The relationships at the heart of Icebreaker and Wildfire are part of the background of Halle Jacobs’s and Henry Turner’s relationship in Daydream. Halle and Henry are also members of the same friend group as Nate, Anastasia, Russ, and Aurora. Therefore, Halle and Henry’s friends’ romances inform Halle and Henry’s evolving friendship. Nate, Anastasia, Russ, and Aurora not only befriend Halle, but they offer Henry advice as his feelings for Halle develop over time. Like their friends, Halle and Henry learn how to balance The Challenges of Personal Development at Maple Hills while developing new relationships, discovering their true identities, and pursuing their artistic and athletic dreams.

As is true of the Icebreaker and Wildfire novels, the campus and sports elements of Daydream complicate Halle and Henry’s evolution from friends to lovers. Each installment in the series delves into new characters’ internal dilemmas and experiences to explore the complexities of falling in love during transitional phases of adult life.

Literary Context: Contemporary Romance

Daydream is a contemporary adult romance novel and incorporates elements of the campus and sports romance subgenres. The relationship between Halle and Henry inspires the novel’s primary conflicts, tensions, stakes, and themes. As is characteristic of the romance genre, the novel relies upon tropes to dictate its plot line and narrative trajectory. In particular, the evolution of the protagonists’ dynamic aligns with the “Friends to Lovers” romance trope. As Robert Lee Brewer writes in his Writer’s Digest article about popular romance tropes, the Friends to Lovers narrative presents the story of “two people happily in the ‘friend zone’ until they begin to realize maybe there's more to their relationship than friendship” (Brewer, Robert Lee. “21 Popular Romance Tropes for Writers.” Writer’s Digest, 9 Feb. 2024). This trope inspires tensions between Halle and Henry, including their fear of ruining their friendship with sex and their concerns about ruining their friend group by dating.

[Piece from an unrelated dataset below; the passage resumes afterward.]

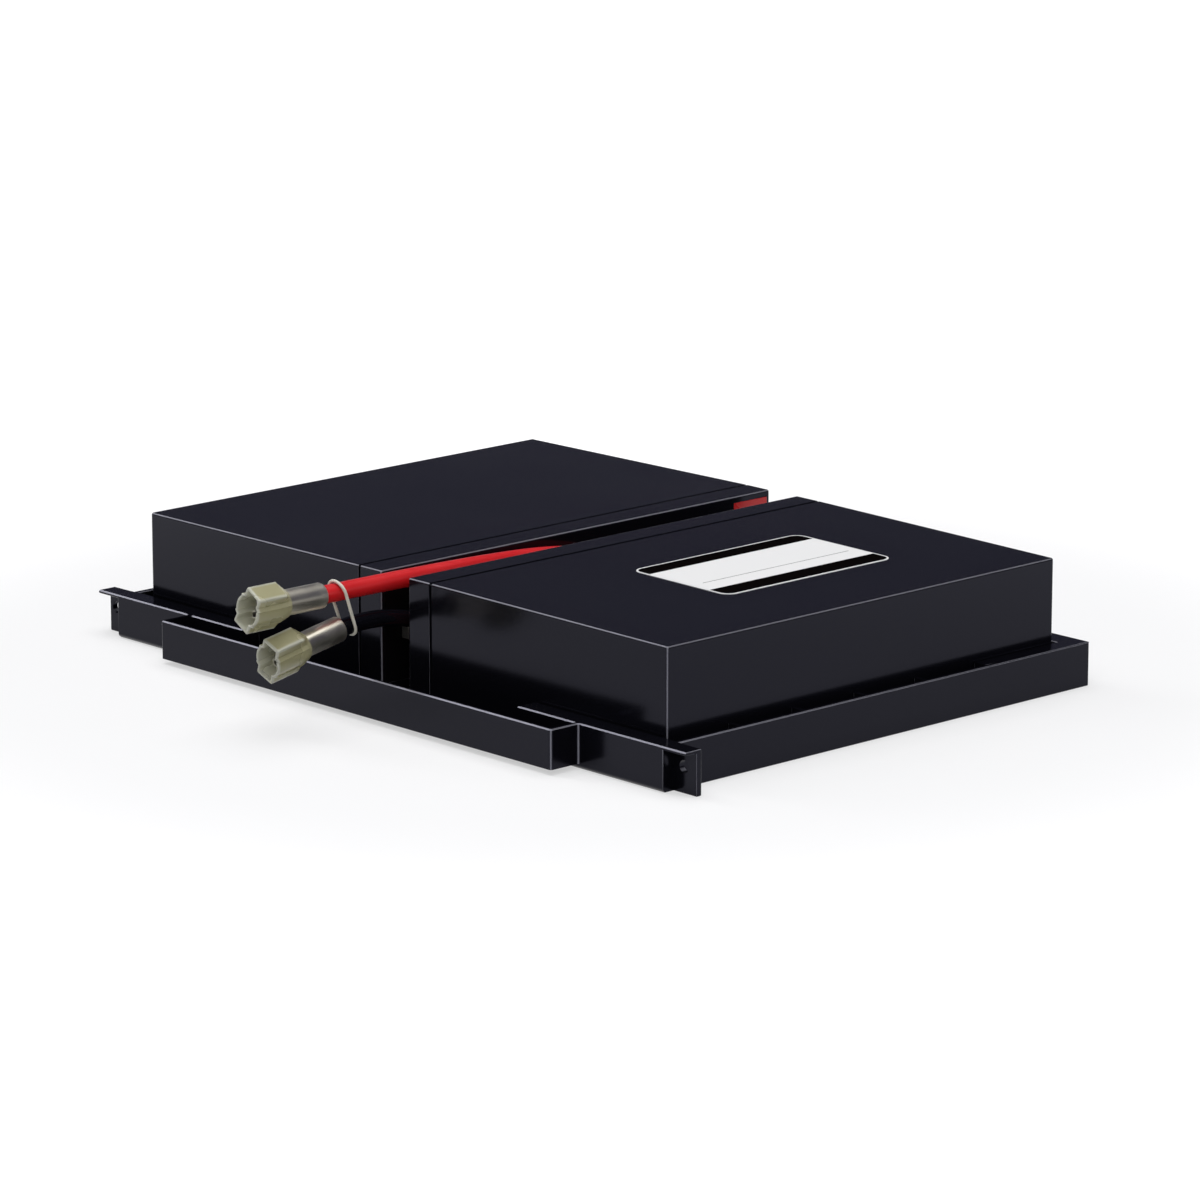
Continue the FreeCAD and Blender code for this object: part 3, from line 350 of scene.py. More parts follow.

Daydream is in conversation with a network of similar contemporary romance publications. Novels including Tessa Bailey’s Fangirl Down, Meagan Brandy’s Say You Swear, and Abbi Glines’s Until Friday Night also feature heated romantic relationships in the context of sporting arenas. Brandy’s and Glines’s novels are also set on school campuses and combine the excitement of sports with the challenges of academic life. Grace’s novel is also reminiscent of Collide, the first book in Bal Khabra’s Off the Ice series, and The Deal, the first book in Elle Kennedy’s Off-Campus series. Like Daydream, these novels feature the complexities of establishing healthy romantic relationships while managing school and sports. Khabra’s and Kennedy’s novels have also risen to popularity on BookTok in the same way that Daydream has.